Goal. Skip all pictures, then print the remaining material exactly.

Rows from a 3D modeling dataset
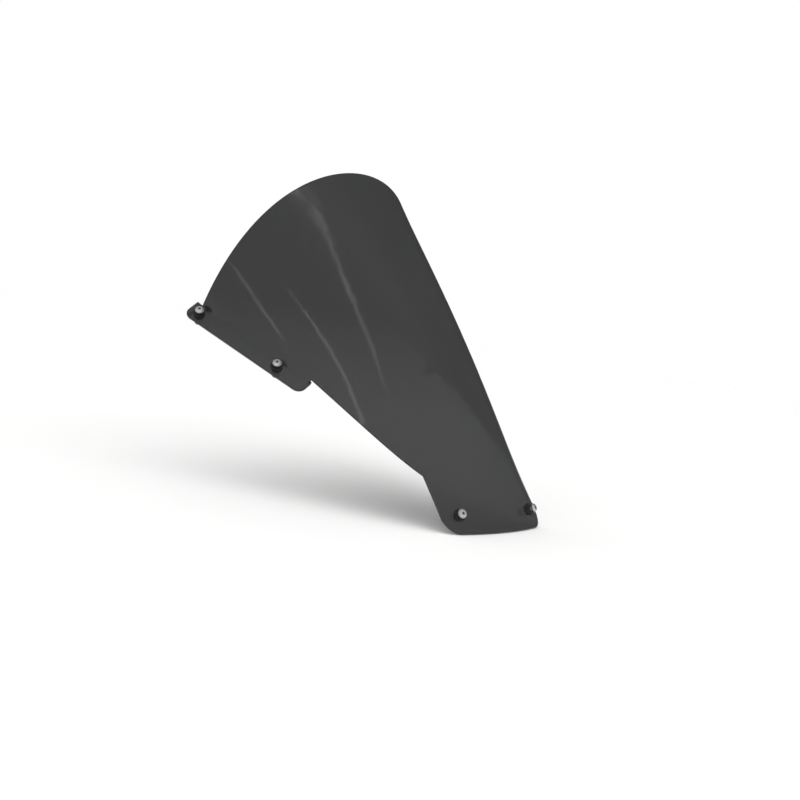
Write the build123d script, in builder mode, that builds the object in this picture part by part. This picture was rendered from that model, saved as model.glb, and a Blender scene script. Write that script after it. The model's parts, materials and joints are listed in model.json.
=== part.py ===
# Windshield screen of a sports motorcycle: one thermoformed acrylic shell held by six screw and well nut sets.
# Units are millimetres. +Z is up, -Y is the front of the motorcycle, +X is the rider's left.
# The origin lies on the centre plane, midway between the two nose fixings and level with their heads.
import os
from math import cos, radians, sin

from build123d import *

os.makedirs("parts", exist_ok=True)

# ---- shell ----
WALL = 3.0
# centre line, side view (y, z): from the hidden end of the nose tongue to just past the top edge
CROWN_LOW = (-19.0, -39.0)
CROWN_HIGH = (293.5, 356.5)
CROWN_LOW_SLOPE = 68.0
CROWN_HIGH_SLOPE = 41.0
CROWN_ARM = 178.0
# arch sections square to the centre line: share of its length, half width and depth of the ellipse
ARCHES = (
    (0.00, 111.0, 20.0),
    (0.12, 115.0, 64.0),
    (0.27, 124.5, 129.0),
    (0.44, 134.5, 181.0),
    (0.62, 146.5, 204.0),
    (0.80, 161.0, 199.0),
    (1.00, 182.0, 160.0),
)
ARCH_END = 8.0
SKIRT = 25.0

# ---- outline of the shell ----
# side view (y, z)
TOP_EDGE = (277.5, 342.8)
REAR_CORNER = (340.5, 172.7)
FREE_EDGE_REAR = (195.0, 111.5)
FREE_EDGE_FRONT = (43.0, 30.0)
# nose tongue, hidden behind the fairing in use
TONGUE_HALF_WIDTH = 83.0
TONGUE_END = -22.0
TONGUE_CORNER = 18.0
EDGE_ROUND = 0.9

# ---- side flanges ----
FLANGE_START = (120.8, 199.4, 111.6)
FLANGE_RUN = (0.241, 0.900, 0.363)
FLANGE_NORMAL = (0.489, -0.436, 0.756)
FLANGE_FRONT = -6.0
FLANGE_REAR = 168.0
FLANGE_WIDTH = 23.0
FLANGE_ROOT = 40.0
FLANGE_CORNER = 10.0

# ---- fixings ----
SIDE_HOLES = {"side_front": 38.0, "side_rear": 154.4}
SIDE_HOLE_OFFSET = 10.5
NOSE_HOLE = (62.5, 6.0, -2.5)
NOSE_HOLE_NORMAL = (0.30, -0.828, 0.474)

HOLE_RADIUS = 4.8
# room left for the fairing panel between the rubber flange and the washer
PANEL_GAP = 3.0

RUBBER_FLANGE_RADIUS = 7.0
RUBBER_FLANGE = 1.5
RUBBER_EDGE = 0.4
BULGE_RADIUS = 6.2
BULGE_END = -7.5
BULGE_ROUND = 1.2
RUBBER_BORE_RADIUS = 2.8
RUBBER_END = -14.5

INSERT_RADIUS = 3.5
INSERT_RIM_RADIUS = 4.2
INSERT_RIM = 0.8
INSERT_BORE_RADIUS = 2.35
INSERT_LENGTH = 6.5
INSERT_END = RUBBER_END

WASHER_BASE = RUBBER_FLANGE + PANEL_GAP
WASHER_RADIUS = 5.6
WASHER = 1.0
WASHER_HOLE_RADIUS = 2.8

HEAD_BASE = WASHER_BASE + WASHER

HEAD_RIM_RADIUS = 5.2
HEAD_RIM = 0.8
HEAD_RADIUS = 4.5
HEAD_HEIGHT = 2.75
HEAD_DOME = 1.7
HEX_RADIUS = 1.75
HEX_DEPTH = 1.5
NECK_RADIUS = 2.7
SHANK_RADIUS = 2.5
THREAD_RADIUS = 2.3
THREAD_TIP = -13.6
TIP_CHAMFER = 0.6

BASE = (Align.CENTER, Align.CENTER, Align.MIN)


def crown_line():
    """Centre line of the outer face, in the plane of symmetry."""
    y0, z0 = CROWN_LOW
    y1, z1 = CROWN_HIGH
    a0 = radians(CROWN_LOW_SLOPE)
    a1 = radians(CROWN_HIGH_SLOPE)
    arm_low = (0, y0 + CROWN_ARM * cos(a0), z0 + CROWN_ARM * sin(a0))
    arm_high = (0, y1 - CROWN_ARM * cos(a1), z1 - CROWN_ARM * sin(a1))
    return Bezier((0, y0, z0), arm_low, arm_high, (0, y1, z1))


def arch_section(crown, share, half_width, depth, inset):
    """Closed section square to the centre line; an inset one bounds the hollow under the wall."""
    plane = Plane(origin=crown @ share, x_dir=(1, 0, 0), z_dir=crown % share)
    rx = half_width - inset
    ry = depth - inset
    end_x = rx * cos(radians(ARCH_END))
    end_y = depth - ry * sin(radians(ARCH_END))
    floor = depth + SKIRT + 10 * inset
    with BuildSketch(plane) as section:
        with BuildLine():
            EllipticalCenterArc((0, depth), rx, ry, 180 + ARCH_END, arc_size=180 - 2 * ARCH_END)
            Polyline((end_x, end_y), (end_x, floor), (-end_x, floor), (-end_x, end_y))
        make_face()
    return section.sketch


def arch_body(inset):
    """Solid under the outer face, or under the inner face when inset by the wall."""
    crown = crown_line()
    with BuildPart() as body:
        loft([arch_section(crown, *arch, inset) for arch in ARCHES])
    return body.part


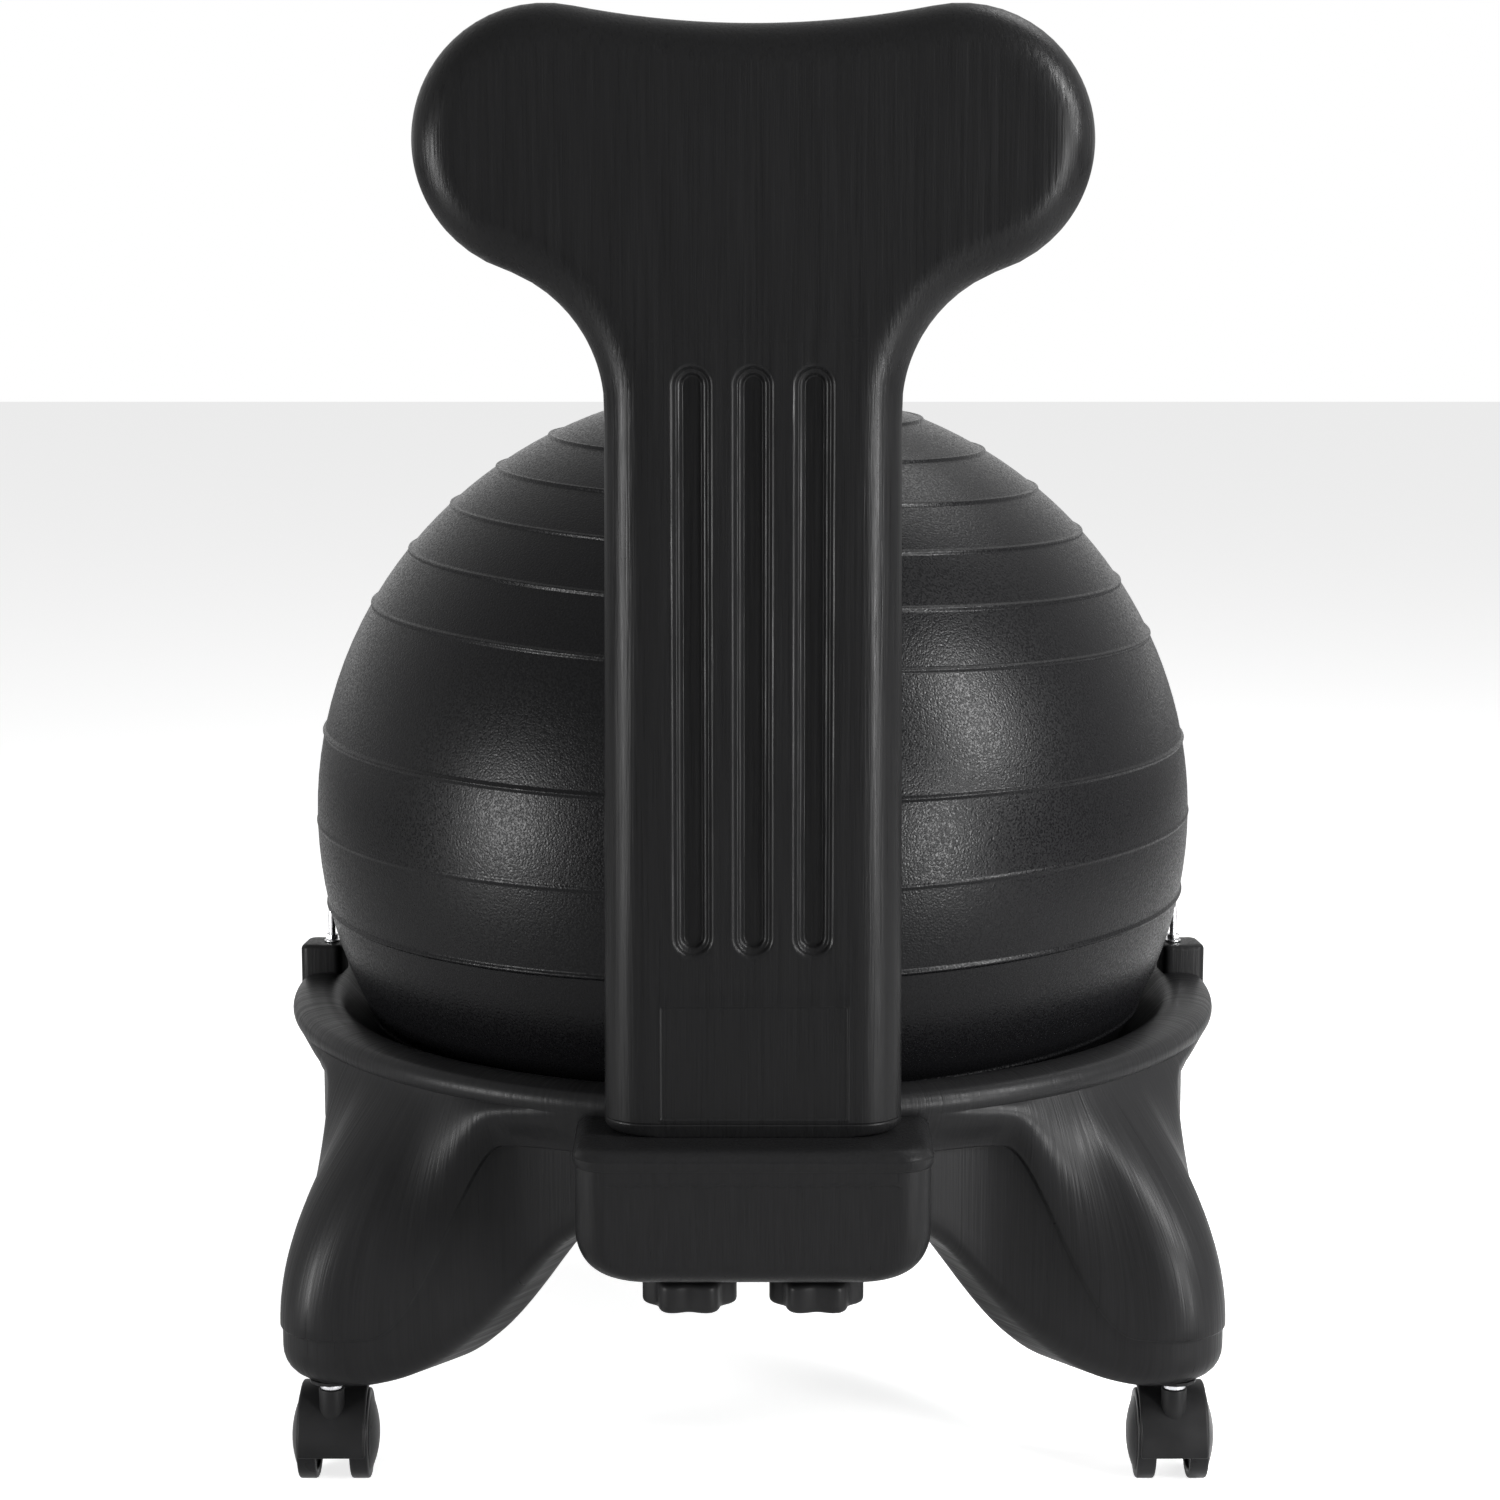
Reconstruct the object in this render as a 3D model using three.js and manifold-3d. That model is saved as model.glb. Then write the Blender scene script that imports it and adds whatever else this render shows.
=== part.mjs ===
// Balance ball chair: an inflatable ball held in a four-legged ring base on twin-wheel casters,
// with a flat T-shaped backrest that stands in a socket box behind the ball.
// Millimetres, +Z up. The sitter faces +Y, so the backrest stands on the -Y side.
// The origin is under the middle of the chair's outer box, on the floor.

import * as THREE from "three";
import { mergeVertices } from "three/addons/utils/BufferGeometryUtils.js";
import Module from "manifold-3d";

// Clearances shared by all pieces
const seatGap = 0.3;
const slidingGap = 0.6;
const cutOverrun = 3;
const weldDistance = 0.0001;
const roundSides = 12;

// Ball, flattened a little by its own weight in the ring
const ballDiameter = 520;
const ballHeight = 503;
const ballWall = 1.5;
const ballRibWidth = 4.4;
const ballRibHeight = 1.6;
const ballSeamWidth = 3;
const ballSeamHeight = 0.8;
const ballUpperRibShares = [0.193, 0.465, 0.589, 0.698, 0.79, 0.87, 0.935];
const ballLowerRibShares = [0.193, 0.465, 0.589, 0.73, 0.81, 0.88, 0.94];
const ballSides = 32;
const ballStepAngle = 8.4;
const ballLiningSteps = 12;

// Valve in the ball's lowest point
const valveBore = 9;
const valvePlugLength = 9;
const valveHeadDiameter = 15;
const valveHeadThickness = 1.6;
const valveSides = 12;

// Ring of the base
const seatRadius = 189.5;
const seatHeight = 172.2;
const seatNoseInset = 2.6;
const seatNoseDrop = 6;
const seatShares = [1, 0.6, 0.25, 0];
const seatFlare = 1.5;
const rimRadius = 275;
const rimHeight = 236;
const rimRollRadius = 8;
const rimRollDrop = 9.5;
const rimRollAngles = [-34, 20, 75];
const rimCrownRadius = 257.5;
const rimNeck = { pull: 5.6, push: 9, ringDrop: 8.3, legDrop: 21 };
const rimInnerRadius = 246;
const rimInnerDrop = 4;
const ringBottomHeight = 150;
const ringWallRadius = 257;
const partingStep = 4;
const partingHeight = 198;

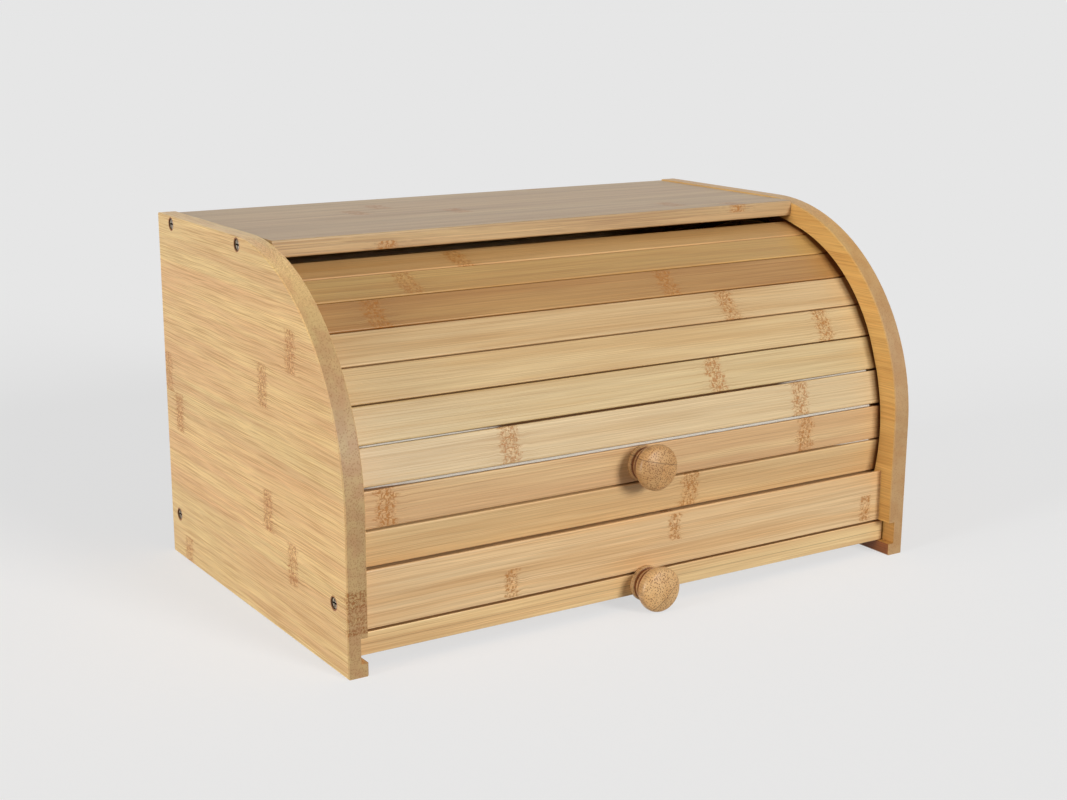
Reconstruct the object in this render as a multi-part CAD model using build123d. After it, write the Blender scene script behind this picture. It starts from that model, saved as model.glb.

Full output.
Write the build123d script, in builder mode, that builds the object in this picture part by part. This picture was rendered from that model, saved as model.glb, and a Blender scene script. Write that script after it. The model's parts, materials and joints are listed in model.json.
=== part.py ===
# Windshield screen of a sports motorcycle: one thermoformed acrylic shell held by six screw and well nut sets.
# Units are millimetres. +Z is up, -Y is the front of the motorcycle, +X is the rider's left.
# The origin lies on the centre plane, midway between the two nose fixings and level with their heads.
import os
from math import cos, radians, sin

from build123d import *

os.makedirs("parts", exist_ok=True)

# ---- shell ----
WALL = 3.0
# centre line, side view (y, z): from the hidden end of the nose tongue to just past the top edge
CROWN_LOW = (-19.0, -39.0)
CROWN_HIGH = (293.5, 356.5)
CROWN_LOW_SLOPE = 68.0
CROWN_HIGH_SLOPE = 41.0
CROWN_ARM = 178.0
# arch sections square to the centre line: share of its length, half width and depth of the ellipse
ARCHES = (
    (0.00, 111.0, 20.0),
    (0.12, 115.0, 64.0),
    (0.27, 124.5, 129.0),
    (0.44, 134.5, 181.0),
    (0.62, 146.5, 204.0),
    (0.80, 161.0, 199.0),
    (1.00, 182.0, 160.0),
)
ARCH_END = 8.0
SKIRT = 25.0

# ---- outline of the shell ----
# side view (y, z)
TOP_EDGE = (277.5, 342.8)
REAR_CORNER = (340.5, 172.7)
FREE_EDGE_REAR = (195.0, 111.5)
FREE_EDGE_FRONT = (43.0, 30.0)
# nose tongue, hidden behind the fairing in use
TONGUE_HALF_WIDTH = 83.0
TONGUE_END = -22.0
TONGUE_CORNER = 18.0
EDGE_ROUND = 0.9

# ---- side flanges ----
FLANGE_START = (120.8, 199.4, 111.6)
FLANGE_RUN = (0.241, 0.900, 0.363)
FLANGE_NORMAL = (0.489, -0.436, 0.756)
FLANGE_FRONT = -6.0
FLANGE_REAR = 168.0
FLANGE_WIDTH = 23.0
FLANGE_ROOT = 40.0
FLANGE_CORNER = 10.0

# ---- fixings ----
SIDE_HOLES = {"side_front": 38.0, "side_rear": 154.4}
SIDE_HOLE_OFFSET = 10.5
NOSE_HOLE = (62.5, 6.0, -2.5)
NOSE_HOLE_NORMAL = (0.30, -0.828, 0.474)

HOLE_RADIUS = 4.8
# room left for the fairing panel between the rubber flange and the washer
PANEL_GAP = 3.0

RUBBER_FLANGE_RADIUS = 7.0
RUBBER_FLANGE = 1.5
RUBBER_EDGE = 0.4
BULGE_RADIUS = 6.2
BULGE_END = -7.5
BULGE_ROUND = 1.2
RUBBER_BORE_RADIUS = 2.8
RUBBER_END = -14.5

INSERT_RADIUS = 3.5
INSERT_RIM_RADIUS = 4.2
INSERT_RIM = 0.8
INSERT_BORE_RADIUS = 2.35
INSERT_LENGTH = 6.5
INSERT_END = RUBBER_END

WASHER_BASE = RUBBER_FLANGE + PANEL_GAP
WASHER_RADIUS = 5.6
WASHER = 1.0
WASHER_HOLE_RADIUS = 2.8

HEAD_BASE = WASHER_BASE + WASHER

HEAD_RIM_RADIUS = 5.2
HEAD_RIM = 0.8
HEAD_RADIUS = 4.5
HEAD_HEIGHT = 2.75
HEAD_DOME = 1.7
HEX_RADIUS = 1.75
HEX_DEPTH = 1.5
NECK_RADIUS = 2.7
SHANK_RADIUS = 2.5
THREAD_RADIUS = 2.3
THREAD_TIP = -13.6
TIP_CHAMFER = 0.6

BASE = (Align.CENTER, Align.CENTER, Align.MIN)


def crown_line():
    """Centre line of the outer face, in the plane of symmetry."""
    y0, z0 = CROWN_LOW
    y1, z1 = CROWN_HIGH
    a0 = radians(CROWN_LOW_SLOPE)
    a1 = radians(CROWN_HIGH_SLOPE)
    arm_low = (0, y0 + CROWN_ARM * cos(a0), z0 + CROWN_ARM * sin(a0))
    arm_high = (0, y1 - CROWN_ARM * cos(a1), z1 - CROWN_ARM * sin(a1))
    return Bezier((0, y0, z0), arm_low, arm_high, (0, y1, z1))


def arch_section(crown, share, half_width, depth, inset):
    """Closed section square to the centre line; an inset one bounds the hollow under the wall."""
    plane = Plane(origin=crown @ share, x_dir=(1, 0, 0), z_dir=crown % share)
    rx = half_width - inset
    ry = depth - inset
    end_x = rx * cos(radians(ARCH_END))
    end_y = depth - ry * sin(radians(ARCH_END))
    floor = depth + SKIRT + 10 * inset
    with BuildSketch(plane) as section:
        with BuildLine():
            EllipticalCenterArc((0, depth), rx, ry, 180 + ARCH_END, arc_size=180 - 2 * ARCH_END)
            Polyline((end_x, end_y), (end_x, floor), (-end_x, floor), (-end_x, end_y))
        make_face()
    return section.sketch


def arch_body(inset):
    """Solid under the outer face, or under the inner face when inset by the wall."""
    crown = crown_line()
    with BuildPart() as body:
        loft([arch_section(crown, *arch, inset) for arch in ARCHES])
    return body.part


Reconstruct the object in this render as a 3D model using three.js and manifold-3d. That model is saved as model.glb. Then write the Blender scene script that imports it and adds whatever else this render shows.
=== part.mjs ===
// Balance ball chair: an inflatable ball held in a four-legged ring base on twin-wheel casters,
// with a flat T-shaped backrest that stands in a socket box behind the ball.
// Millimetres, +Z up. The sitter faces +Y, so the backrest stands on the -Y side.
// The origin is under the middle of the chair's outer box, on the floor.

import * as THREE from "three";
import { mergeVertices } from "three/addons/utils/BufferGeometryUtils.js";
import Module from "manifold-3d";

// Clearances shared by all pieces
const seatGap = 0.3;
const slidingGap = 0.6;
const cutOverrun = 3;
const weldDistance = 0.0001;
const roundSides = 12;

// Ball, flattened a little by its own weight in the ring
const ballDiameter = 520;
const ballHeight = 503;
const ballWall = 1.5;
const ballRibWidth = 4.4;
const ballRibHeight = 1.6;
const ballSeamWidth = 3;
const ballSeamHeight = 0.8;
const ballUpperRibShares = [0.193, 0.465, 0.589, 0.698, 0.79, 0.87, 0.935];
const ballLowerRibShares = [0.193, 0.465, 0.589, 0.73, 0.81, 0.88, 0.94];
const ballSides = 32;
const ballStepAngle = 8.4;
const ballLiningSteps = 12;

// Valve in the ball's lowest point
const valveBore = 9;
const valvePlugLength = 9;
const valveHeadDiameter = 15;
const valveHeadThickness = 1.6;
const valveSides = 12;

// Ring of the base
const seatRadius = 189.5;
const seatHeight = 172.2;
const seatNoseInset = 2.6;
const seatNoseDrop = 6;
const seatShares = [1, 0.6, 0.25, 0];
const seatFlare = 1.5;
const rimRadius = 275;
const rimHeight = 236;
const rimRollRadius = 8;
const rimRollDrop = 9.5;
const rimRollAngles = [-34, 20, 75];
const rimCrownRadius = 257.5;
const rimNeck = { pull: 5.6, push: 9, ringDrop: 8.3, legDrop: 21 };
const rimInnerRadius = 246;
const rimInnerDrop = 4;
const ringBottomHeight = 150;
const ringWallRadius = 257;
const partingStep = 4;
const partingHeight = 198;

Reconstruct the object in this render as a multi-part CAD model using build123d. After it, write the Blender scene script behind this picture. It starts from that model, saved as model.glb.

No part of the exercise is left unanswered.